According to the article by usacac.army, the military-media relationship has moved through four distinct periods: censorship, openness, controlled access, and cooperation. With such an unpredictable future, the article proposes that the military embraces a fifth period: engagement.
The first media coverage of American armed forces was during the Mexican War in 1846. Since then, we have seen the four periods of the military-media relationship play out. There was a time when what the media could report was very limited and very censored. As time has gone on, journalists have gained more freedom in what they can report and as a result, Americans (those who pay attention) have gained an outlet of knowledge.
The article suggests that the armed forces be more proactive and engaged in what the media is saying about them and the potential that the media has to tell their story. “To be proactive means to seize the initiative, to be agile in engaging with the media. Being proactive means anticipating news stories and addressing information requirements associated with stories by identifying the relevance of one’s own organization to a given news story,” the article states. If the soldiers and the commanders recognize that they can influence how a story is told by providing information and their own perspectives/experience on the topics being reported, journalists can improve their work and accuracy while reporting. If the media and the armed forces work together, they can both help each other and help the public understand the importance and magnitude of what goes on.

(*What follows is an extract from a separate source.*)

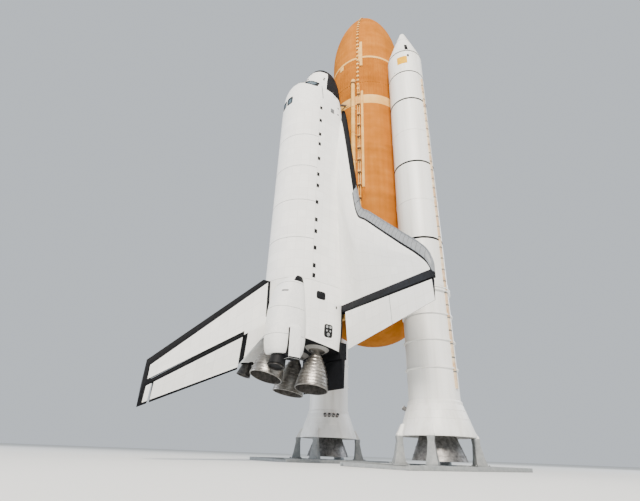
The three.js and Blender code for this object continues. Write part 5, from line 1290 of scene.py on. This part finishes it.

This article gives a detailed and strategic plan on how to better engage the military in the media. It also gives an argument against a more engaged military in the media, pointing out the inaccurate and poor reporting that some journalists have done and can do. It’s inevitable, however, that journalists will continue to be assigned to report on military operations and events that occur which the citizens of America cannot witness. Without the media, individuals are blind to what goes on, which is why it’s important for both the media and the military to work together. It’s important for the military to do their part, but it’s important for journalists to also keep in mind their ethical principles and always base their reporting around what is right and what is good.